Improved DDP checkpoint documentation (#106985)

Amended the documentation for the specified case.

Fixes #84589

Pull Request resolved: https://github.com/pytorch/pytorch/pull/106985
Approved by: https://github.com/wanchaol, https://github.com/fduwjj
diff --git a/torch/nn/parallel/distributed.py b/torch/nn/parallel/distributed.py
index 24f63e1..5a6facf 100644
--- a/torch/nn/parallel/distributed.py
+++ b/torch/nn/parallel/distributed.py
@@ -456,9 +456,12 @@
 
     .. note::
         DistributedDataParallel currently offers limited support for gradient
-        checkpointing with :meth:`torch.utils.checkpoint`. DDP will work as
-        expected when there are no unused parameters in the model and each layer
-        is checkpointed at most once (make sure you are not passing
+        checkpointing with :meth:`torch.utils.checkpoint`.
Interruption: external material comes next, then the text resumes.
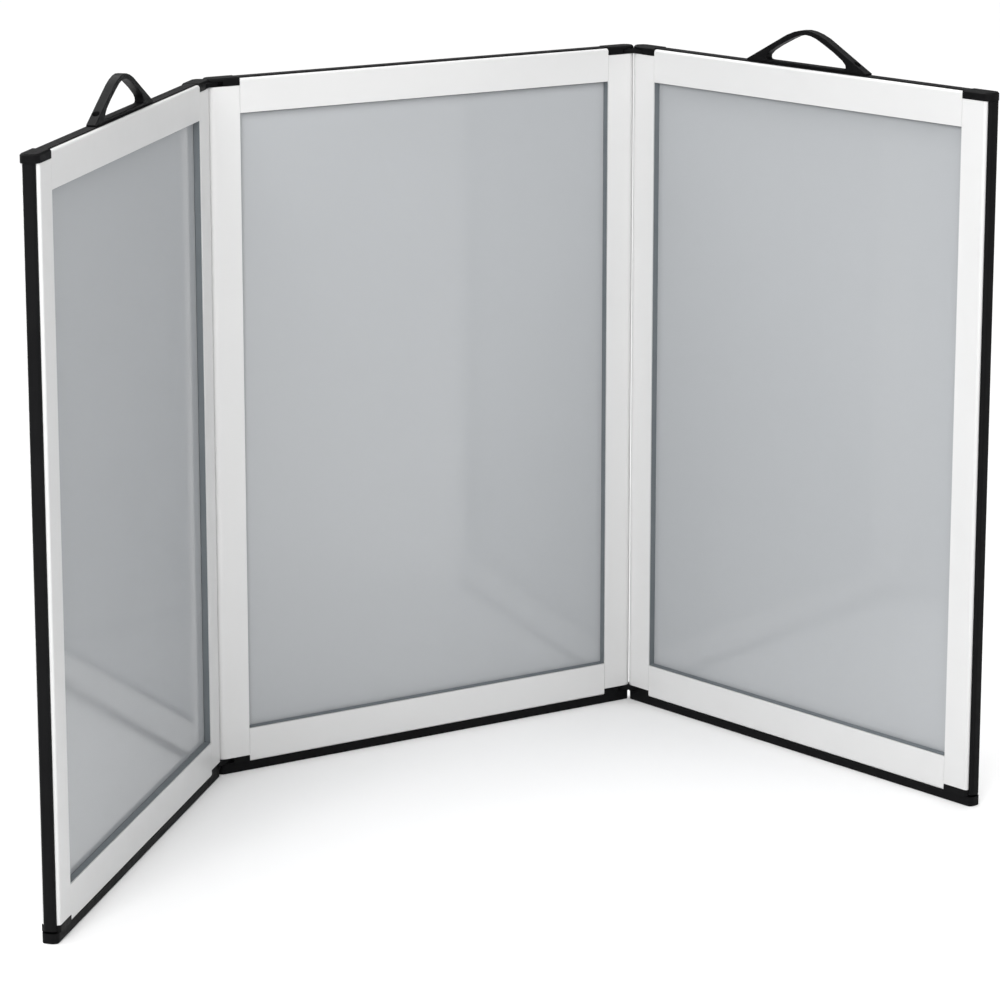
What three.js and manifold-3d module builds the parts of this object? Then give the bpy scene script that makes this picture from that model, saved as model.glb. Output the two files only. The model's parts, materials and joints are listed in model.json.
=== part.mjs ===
// A portable three-panel screen: white aluminium frames with grey panes, black corner caps and
// seals, carry handles on the outer panels, and double-pivot hinges that let it fold flat.
// Millimetres, +Z up, the screen stands on z = 0 and opens towards -Y.
import * as THREE from "three";
import { mergeVertices } from "three/addons/utils/BufferGeometryUtils.js";
import Module from "manifold-3d";

// Overall layout
const MIDDLE_OPENING = 456; // width of the middle panel's opening
const OUTER_OPENING = 444; // width of an outer panel's opening
const OPENING_HEIGHT = 664;
const LEFT_FOLD = THREE.MathUtils.degToRad(45); // how far each outer panel is folded inwards
const RIGHT_FOLD = THREE.MathUtils.degToRad(80);
const GAP = 0.3; // clearance between pieces that touch
const OVERLAP = 1; // how far two solids of one piece run into each other before they are joined

// Frame extrusions
const FRAME_T = 19; // panel thickness
const STILE_W = 37; // at a hinge
const FREE_STILE_W = 31;
const TOP_RAIL_H = 36;
const BOTTOM_RAIL_H = 37;
const WALL = 1.6;
const CORNER_R = 3; // outer corners of the plain and slotted edges
const GLAZING_SLOT_DEPTH = 8;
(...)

+        If the checkpoint is done with use_reentrant=False (recommended), DDP
+        will work as expected without any limitations.
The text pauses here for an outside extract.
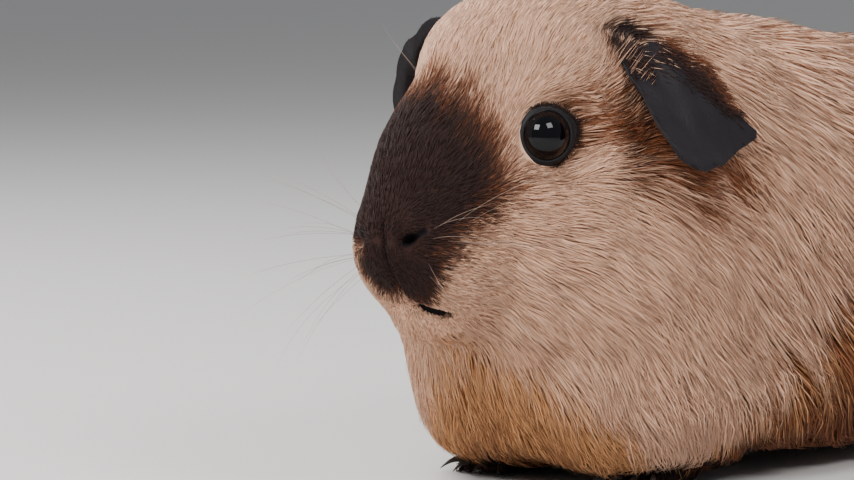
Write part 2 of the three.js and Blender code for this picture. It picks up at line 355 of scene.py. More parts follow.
HEAD_STROKES = (
    Stroke("nose, top", (32.0, 2.7, -13.0), (-0.26, 0.17, 0.95), 2.0, 0.35, 0.17, 10.0),
    Stroke("nose, under the nostril", (31.0, 4.0, -21.5), (-0.1, 0.45, -0.85), 1.8, 0.3, 0.16, 11.0),
    Stroke("upper lip", (28.0, 5.0, -27.0), (-0.35, 0.35, -0.85), 2.4, 0.4, 0.16, 10.0),
    Stroke("nose, side", (30.0, 7.8, -15.6), (-0.68, 0.66, 0.3), 2.4, 0.4, 0.18, 10.0),
    Stroke("muzzle, side", (26.0, 10.5, -20.0), (-0.86, 0.5, -0.1), 3.2, 0.5, 0.18, 7.5),
    Stroke("bridge, low", (30.0, 3.3, -7.0), (-0.35, 0.14, 0.92), 2.6, 0.45, 0.18, 8.0),
    Stroke("bridge, middle", (27.0, 2.5, 0.0), (-0.5, 0.05, 0.86), 3.4, 0.55, 0.18, 7.5),
    Stroke("bridge, high", (24.2, 2.6, 5.1), (-0.61, -0.02, 0.78), 4.2, 0.7, 0.19, 7.0),
    Stroke("muzzle, high", (20.7, 11.5, -7.1), (-0.75, 0.22, 0.62), 3.8, 0.6, 0.19, 7.0),
    Stroke("muzzle, middle", (25.0, 9.5, -12.0), (-0.78, 0.42, 0.4), 3.2, 0.5, 0.18, 7.5),
    Stroke("forehead, middle", (17.5, 1.4, 13.7), (-0.72, 0.0, 0.69), 6.0, 1.1, 0.2, 6.0),
    Stroke("before the eye", (14.2, 11.6, 5.0), (-0.36, 0.09, 0.93), 4.2, 0.6, 0.19, 7.0),
    Stroke("before the eye, low", (15.0, 12.6, -3.0), (-0.6, 0.25, 0.72), 3.6, 0.55, 0.19, 7.0),
    Stroke("forehead, side", (14.1, 8.0, 13.8), (-0.59, -0.04, 0.8), 5.8, 1.0, 0.2, 6.0),
    Stroke("over the eye", (7.2, 13.8, 13.8), (-0.67, 0.08, 0.73), 6.5, 1.1, 0.21, 6.0),
    Stroke("brow", (4.7, 15.2, 8.5), (-0.76, 0.15, 0.62), 4.6, 0.7, 0.19, 7.0),
    Stroke("behind the eye", (-5.0, 17.6, 3.5), (-0.94, 0.2, 0.25), 6.0, 1.0, 0.2, 6.5),
    Stroke("temple", (-5.0, 20.0, -1.5), (-0.95, 0.3, 0.05), 8.0, 1.4, 0.22, 5.5),
    Stroke("before the ear", (-6.7, 21.0, 8.5), (-0.7, 0.14, 0.66), 7.0, 1.3, 0.2, 5.8),
    Stroke("ear root, front", (-8.2, 18.5, 14.0), (-0.62, 0.1, 0.78), 3.4, 0.6, 0.16, 8.0),
    Stroke("ear root, low", (-9.0, 22.0, 8.0), (-0.75, 0.2, 0.6), 3.6, 0.6, 0.16, 8.0),
    Stroke("under the eye", (8.2, 16.5, -6.5), (-0.92, 0.38, 0.12), 5.0, 0.8, 0.2, 6.5),
    Stroke("under the eye, behind", (-2.0, 20.0, -6.5), (-0.93, 0.35, -0.05), 8.5, 1.5, 0.22, 5.5),
    Stroke("cheek, front", (20.1, 13.2, -13.3), (-0.9, 0.41, 0.03), 4.2, 0.75, 0.19, 7.0),
    Stroke("cheek, low front", (20.9, 14.0, -21.2), (-0.87, 0.32, -0.36), 5.0, 0.9, 0.2, 6.5),
    Stroke("cheek, upper", (12.8, 18.0, -14.0), (-0.87, 0.42, -0.18), 8.0, 1.4, 0.21, 5.5),
    Stroke("cheek, middle", (12.0, 19.0, -22.0), (-0.8, 0.42, -0.45), 9.5, 1.7, 0.22, 5.0),
    Stroke("cheek, behind", (5.4, 24.1, -14.5), (-0.83, 0.42, -0.34), 12.0, 2.2, 0.24, 4.5),
    Stroke("cheek, far behind", (-5.6, 28.9, -14.0), (-0.8, 0.4, -0.44), 15.0, 3.2, 0.26, 4.0),
    Stroke("jowl", (-4.0, 30.0, -22.0), (-0.72, 0.3, -0.62), 16.0, 3.4, 0.27, 4.0),
    Stroke("jaw", (5.5, 24.2, -28.8), (-0.68, 0.36, -0.64), 13.0, 2.6, 0.25, 4.2),
    Stroke("jaw, low", (11.0, 15.5, -33.5), (-0.76, 0.25, -0.55), 9.0, 1.8, 0.22, 4.8),
    Stroke("lip corner", (20.0, 10.5, -29.5), (-0.88, 0.2, -0.42), 4.5, 0.7, 0.19, 7.0),
    Stroke("chin", (19.3, 5.5, -35.3), (-0.86, 0.1, -0.5), 4.5, 1.1, 0.2, 6.0),
    Stroke("throat", (9.0, 0.0, -39.0), (-0.8, 0.0, -0.6), 9.0, 2.6, 0.24, 3.5),
    Stroke("ruff", (-17.0, 33.5, -19.0), (-0.73, 0.26, -0.63), 18.0, 4.0, 0.3, 3.2),
    Stroke("ruff, low", (-16.0, 34.5, -33.3), (-0.59, 0.04, -0.8), 18.0, 4.4, 0.32, 2.8),
    Stroke("jowl, low", (-5.9, 28.8, -43.8), (-0.58, 0.09, -0.81), 16.0, 4.0, 0.3, 3.2),
    Stroke("chest, side", (3.0, 19.8, -43.7), (-0.6, 0.3, -0.72), 14.0, 3.6, 0.28, 3.4),
    Stroke("crown, side", (-8.8, 14.0, 22.5), (-0.97, -0.06, 0.2), 8.5, 1.8, 0.24, 4.2),
    Stroke("crown, middle", (-2.0, 0.0, 27.5), (-0.95, 0.0, 0.25), 8.0, 1.6, 0.24, 4.2),
    Stroke("nape", (-30.0, 0.0, 26.0), (-1.0, 0.0, -0.1), 14.0, 3.2, 0.34, 2.0),
    Stroke("over the ear", (-22.0, 19.0, 20.0), (-0.95, 0.15, -0.25), 9.0, 2.0, 0.26, 3.8),
    Stroke("behind the ear", (-38.0, 24.0, 12.0), (-0.8, 0.25, -0.5), 16.0, 4.0, 0.34, 2.2),
    Stroke("under the ear tip", (-37.0, 33.0, -8.0), (-0.72, 0.15, -0.68), 17.0, 4.0, 0.32, 2.6),
    Stroke("under the ear", (-20.0, 28.5, -3.0), (-0.85, 0.35, -0.35), 8.0, 1.3, 0.24, 4.5),
)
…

+        If, however, the checkpoint is done with use_reentrant=True (the default),
+        DDP will work as expected when there are no unused parameters in the model
+        and each layer is checkpointed at most once (make sure you are not passing
         `find_unused_parameters=True` to DDP). We currently do not support the
         case where a layer is checkpointed multiple times, or when there unused
         parameters in the checkpointed model.